Polish noblewoman (1728–1804)

Countess Ludwika "Luds" Maria Poniatowska (30 November 1728 - 2 October 1804) was a Polish noblewoman. She was the sister of the King of Poland, Stanisław August Poniatowski.

==Life==
She was the daughter of Stanisław Poniatowski and Konstancja Czartoryska.

In 1745, she married Jan Jakub Graf Zamoyski, by whom she only had a daughter. The couple separated after the birth of their daughter in 1750.

In 1763, her brother was elected king of Poland. She and her sister Izabella Poniatowska both opposed her brother's suggested marriage to princess Sophia Albertina of Sweden.

In the spring of 1791, she and her daughter visited Paris during a difficult period in Poland, which attracted bad publicity.

On 7 January 1795, she, her daughter and family joined king Stanisław in Grodno, and remained by his side during the Third Partition of Poland.
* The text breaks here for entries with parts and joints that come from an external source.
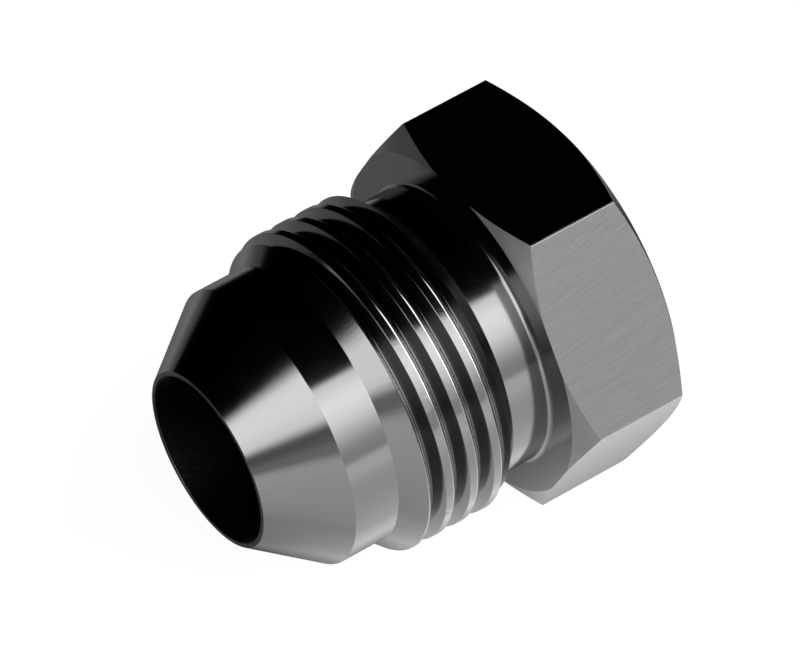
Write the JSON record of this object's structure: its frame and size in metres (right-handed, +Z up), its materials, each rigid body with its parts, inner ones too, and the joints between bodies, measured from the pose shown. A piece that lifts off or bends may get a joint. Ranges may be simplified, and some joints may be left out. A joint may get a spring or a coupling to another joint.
{
  "type": "flare plug",
  "caption": "Flare plug with a hexagon head, relief neck, right-hand external thread and a flare sealing cone round a blind bore, lying on a flat of its head.",
  "frame": {"origin": "on the table under the middle of the part's bounding box", "axes": "+X along the plug from nose to head, +Z up from the table, +Y across the head from corner to corner; the turning axis is tipped 4.80 degrees up towards the head"},
  "size_m": [0.0256, 0.0238, 0.0211],
  "materials": {
    "black_anodised": "black anodised, satin to glossy, with fine turning and bar marks"
  },
  "bodies": {
    "root": {"flare_plug": "black_anodised"}
  },
  "joints": []
}
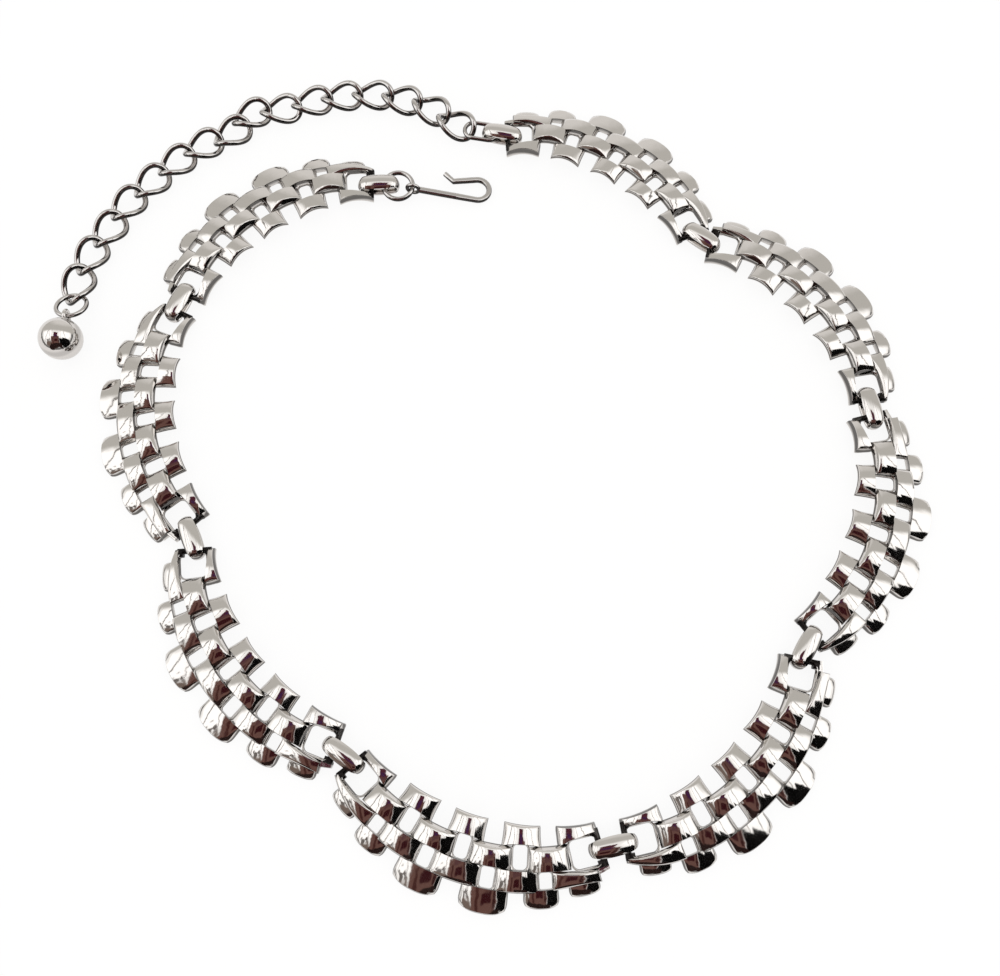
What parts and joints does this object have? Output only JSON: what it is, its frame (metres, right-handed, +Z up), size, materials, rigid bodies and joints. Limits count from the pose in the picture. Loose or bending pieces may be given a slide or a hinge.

Reportedly, she and her daughter, along with their coterie and urged by the Russian N. Repnin, contributed to persuade the king to sign his abdication on 25 November, as they feared that his refusal would lead to a Russian confiscation of their property and their ruin.

On 9 September 1801, she and her daughter donated the Kazanowski Palace as a residence for the French royal claimant Louis XVIII. She spent her last years in Vienna.